This talent is great for crazy ED shift changes, but it isn't without pitfalls. Many of them quite funny...
Growing up, my family had a very open, welcome home. I remember dropping by one day (I had a key even though I hadn't lived there for many years) and searching the house for family. I found my brother's friend eating cereal while watching TV. Turns out my brother was staying after school, sister was at a friend's house, Dad was at a class and Mom was at the store. Wasn't until the next day that it hit me as odd that my brother's friend was hanging out alone in my parent's house.
So it should come as no big shock that when my husband and I were mere boyfriend/girlfriend he had a key to their house while we were out of town. Why would I, in the midst of a life long love affair, be out of town? My father had a slight midlife crisis realizing (correctly) this might be his last summer with all single children and took us all to every child's dream vacation: Disneyland. Being 18 at the time, he was only 10 years too late for me.
So, due to pre-cell phone days, Peter and I would spend our evenings on the phone arguing over who missed whom the most, and during the days he would sometimes stop by the house between his two jobs and crash. Which is exactly what happened one afternoon.
As my boyfriend snored on the downstairs couch, two young neighborhood girls walked by and noticed his car. (Now this car was not the fancy Audi he drives today. It was the rottenness, oldest piece of junk to hit the road. Whenever we drove over the Point of the Mountain, we had to push the car to the limits of its speed before the incline so that the car wouldn't come to a complete stop before the top.) Ever observant, the girls realized it wasn't our family's car. Besides, they knew we were out of town. Strange & junky car and family on vacation warranted further inspection, and that is when they noticed the downstairs window was broken (for several weeks, but they'd failed to have cause for inspection earlier than now).
Doing what all responsible people should when you see a strange & junky car, vacationing neighbor's house, and broken basement window: they called the police. In no time at all the situation included a strange & junky car, vacationing family, broken basement window, and police on the door step with car lights flaring and knocking loudly.
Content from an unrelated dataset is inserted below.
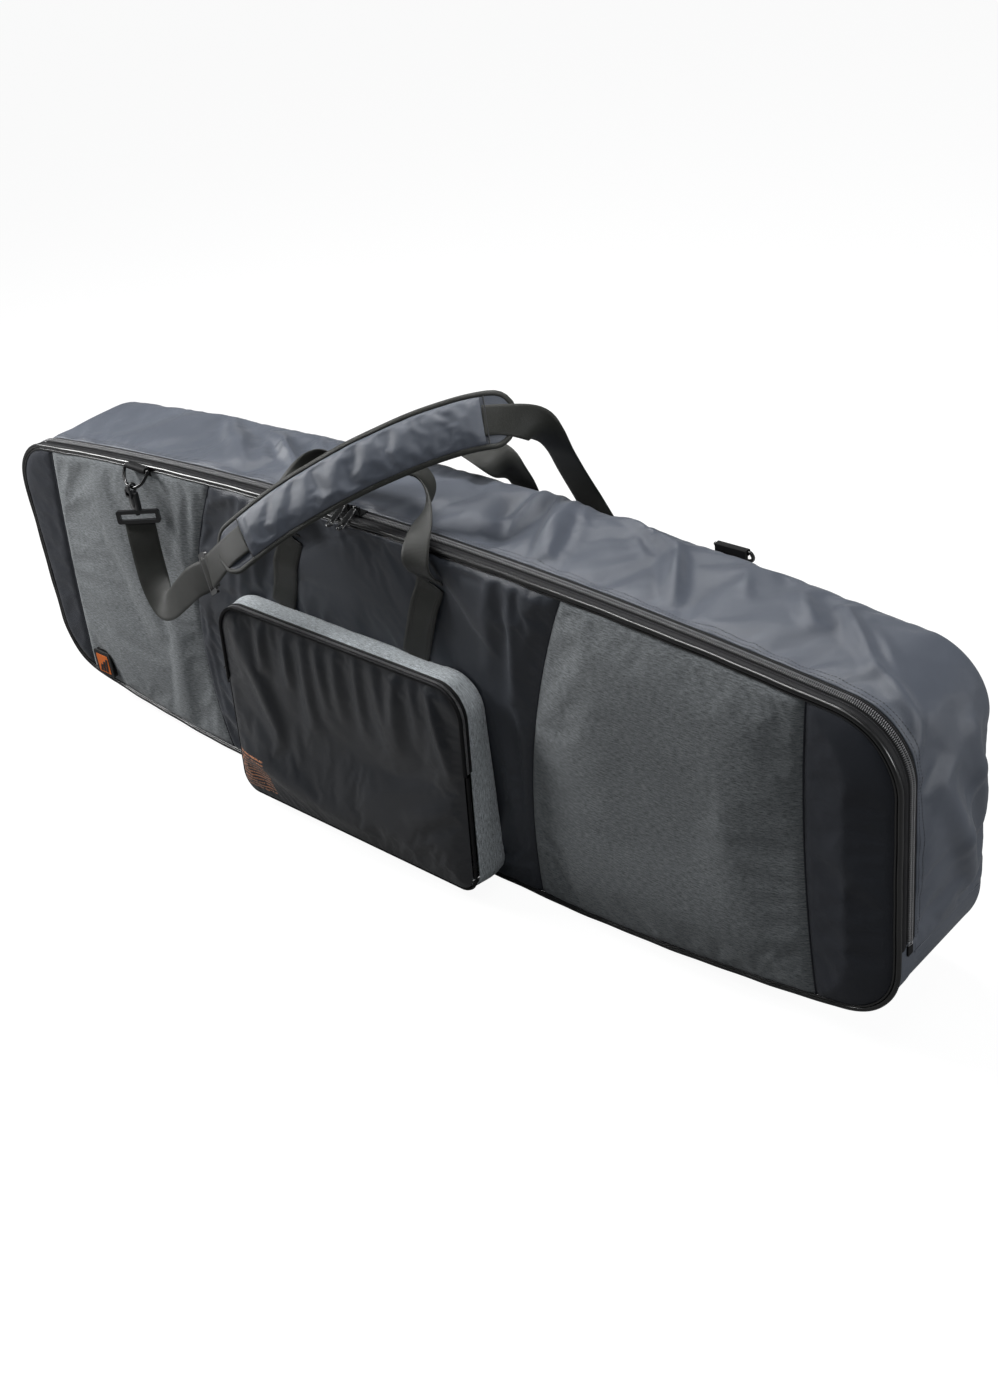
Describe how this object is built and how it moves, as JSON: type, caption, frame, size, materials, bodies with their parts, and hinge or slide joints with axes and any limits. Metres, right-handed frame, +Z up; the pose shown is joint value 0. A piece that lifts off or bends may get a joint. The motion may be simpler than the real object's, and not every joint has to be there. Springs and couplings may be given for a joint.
{
  "type": "snowboard bag",
  "caption": "Long padded board bag with a zip-open lid, front pocket, grab handles and a clip-on shoulder strap with a padded sleeve.",
  "frame": {"origin": "middle of the flat part of the base, on the face that the bag stands on", "axes": "+X along the bag's length, +Y from the lid to the back, +Z up as the bag stands on its long edge"},
  "size_m": [1.65, 0.3668, 0.678],
  "materials": {
    "navy_fabric": "woven",
    "dark_fabric": "woven",
    "heather_fabric": "heathered weave",
    "pocket_fabric": "coated weave with a soft sheen",
    "lining": "woven",
    "foam": "covered foam",
    "piping": "glossy",
    "zip_tape": "woven",
    "zip_chain": "satin coil",
    "zip_metal": "glossy black enamel",
    "webbing": "ribbed webbing",
    "hardware": "moulded",
    "patch": "soft",
    "pad_fabric": "woven"
  },
  "bodies": {
    "shell": {"gusset_wall": "navy_fabric", "base_panel": "navy_fabric", "back_panel": "navy_fabric", "back_foam": "lining", "zip_tape_shell": "zip_tape", "zip_chain_shell": "zip_chain", "zip_stop_left": "webbing", "zip_stop_right": "webbing", "rear_anchor_left": "webbing", "rear_anchor_right": "webbing", "rear_ring_tab": "webbing", "rear_ring": "hardware", "rear_hook": "hardware", "strap_rear_web": "webbing"},
    "lid": {"lid_left_end": "dark_fabric", "lid_left_grey": "heather_fabric", "lid_centre": "navy_fabric", "lid_right_grey": "heather_fabric", "lid_right_end": "dark_fabric", "lid_lining": "lining", "lid_edge_strip": "zip_tape", "zip_tape_lid": "zip_tape", "zip_chain_lid": "zip_chain", "lid_piping": "piping", "lid_patch": "patch", "pocket_wall": "heather_fabric", "pocket_lower_face": "pocket_fabric", "pocket_zip_lid": "zip_chain", "front_anchor_left": "webbing", "front_anchor_right": "webbing", "front_ring_tab": "webbing", "front_ring": "hardware", "front_hook": "hardware", "strap_front_web": "webbing", "shoulder_pad": "pad_fabric", "tri_glide": "hardware"},
    "zip_slider_left": {"zip_slider_left": "zip_metal"},
    "zip_slider_right": {"zip_slider_right": "zip_metal"},
    "zip_pull_left": {"zip_pull_left": "zip_metal"},
    "zip_pull_right": {"zip_pull_right": "zip_metal"},
    "pocket_flap": {"pocket_flap": "pocket_fabric", "pocket_zip_flap": "zip_chain"},
    "pocket_slider": {"pocket_slider": "zip_metal"},
    "pocket_pull": {"pocket_pull": "zip_metal"},
    "front_handle": {"front_handle": "webbing"},
    "rear_handle": {"rear_handle": "webbing"},
    "front_hook_loop": {"front_hook_loop": "hardware"},
    "front_hook_gate": {"front_hook_gate": "hardware"},
    "rear_hook_loop": {"rear_hook_loop": "hardware"},
    "rear_hook_gate": {"rear_hook_gate": "hardware"}
  },
  "joints": [
    {"name": "lid_hinge", "type": "hinge", "parent": "shell", "child": "lid", "pos_m": [0, -0.105, 0], "axis": [1, 0, 0], "range_deg": [0, 90], "deforming": ["strap_front_web", "shoulder_pad", "strap_rear_web"]},
    {"name": "main_zip_left", "type": "hinge", "parent": "shell", "child": "zip_slider_left", "pos_m": [0, -0.078, -6.18], "axis": [0, 1, 0], "range_deg": [-0.4, 0]},
    {"name": "main_zip_right", "type": "hinge", "parent": "shell", "child": "zip_slider_right", "pos_m": [0, -0.078, -6.18], "axis": [0, 1, 0], "range_deg": [0, 0.8]},
    {"name": "pull_left_swing", "type": "hinge", "parent": "zip_slider_left", "child": "zip_pull_left", "pos_m": [-0.03706, -0.0852, 0.5302], "axis": [1, 0, 0], "range_deg": [-35, 0]},
    {"name": "pull_right_swing", "type": "hinge", "parent": "zip_slider_right", "child": "zip_pull_right", "pos_m": [-0.01603, -0.0852, 0.53028], "axis": [1, 0, 0], "range_deg": [-35, 0]},
    {"name": "pocket_flap_hinge", "type": "hinge", "parent": "lid", "child": "pocket_flap", "pos_m": [0, -0.15886, 0.215], "axis": [1, 0, 0], "range_deg": [0, 80]},
    {"name": "pocket_zip", "type": "slide", "parent": "lid", "child": "pocket_slider", "axis": [0, 0.069, 0.9976], "range_m": [0, 0.05]},
    {"name": "pocket_pull_swing", "type": "hinge", "parent": "pocket_slider", "child": "pocket_pull", "pos_m": [-0.2949, -0.15174, 0.22734], "axis": [0, 0.9976, -0.069], "range_deg": [0, 110]},
    {"name": "front_handle_swing", "type": "hinge", "parent": "lid", "child": "front_handle", "pos_m": [-0.0055, -0.1063, 0.466], "axis": [1, 0, 0], "range_deg": [0, 100]},
    {"name": "rear_handle_swing", "type": "hinge", "parent": "shell", "child": "rear_handle", "pos_m": [-0.0055, 0.1063, 0.466], "axis": [1, 0, 0], "range_deg": [-100, 0]},
    {"name": "front_loop_swivel", "type": "hinge", "parent": "lid", "child": "front_hook_loop", "pos_m": [-0.47, -0.129, 0.43748], "axis": [0, 0, 1], "range_deg": [-70, 0]},
    {"name": "front_gate", "type": "hinge", "parent": "lid", "child": "front_hook_gate", "pos_m": [-0.47, -0.136, 0.47208], "axis": [1, 0, 0], "range_deg": [-6, 0], "stiffness_Nm_per_rad": 0.02, "springref_deg": 5.73},
    {"name": "rear_loop_swivel", "type": "hinge", "parent": "shell", "child": "rear_hook_loop", "pos_m": [0.457, 0.129, 0.43748], "axis": [0, 0, 1], "range_deg": [-35, 35]},
    {"name": "rear_gate", "type": "hinge", "parent": "shell", "child": "rear_hook_gate", "pos_m": [0.457, 0.136, 0.47208], "axis": [1, 0, 0], "range_deg": [0, 6], "stiffness_Nm_per_rad": 0.02, "springref_deg": -5.73}
  ]
}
Naturally a crowd quickly gathered.
The police looked into the broken basement window pane to see a man sacked out on the couch. "Yes officers, we're sure the whole family is gone." Now there is a strange & junky car, vacationing family, broken basement window, police knocking on the door, curious gathered crowd and a man sacked out on the couch who is REFUSING to respond to the knocks on the door (which are quickly escalating to pounds).
Meanwhile, Peter slept through it all.
Finally, a few too many minutes later and just before the police decided to break down the door, Peter woke to the sound. He staggered, half awake, to the door and opened it to a lawn full of police and neighbors. Drawn guns and public humiliation have a quick way of waking a person up, even the deepest of sleepers. It is amazing no pants were peed.
Those poor girls, who really had done the right thing, recognized my boyfriend immediately and tried to explain their honest mistake to the adrenalin pumped officers while Peter, hands in the air, desperately professed his innocence. "Here are the keys they gave me. Here's the hotel where they're staying. Here are pictures of me with their daughter. That window has been broken as long as I've known this family!! Please don't arrest me; please don't shoot me; I'm promise I'm not robbing them, I'm just taking a nap!!" Finally convinced he was more of a lovesick, excessively deep sleeper than psycho house robber, the police let him get back to his nap.
That evening I had one of the more entertaining phone calls in my life. Like I said, deep sleeping can result in some rather humorous pitfalls.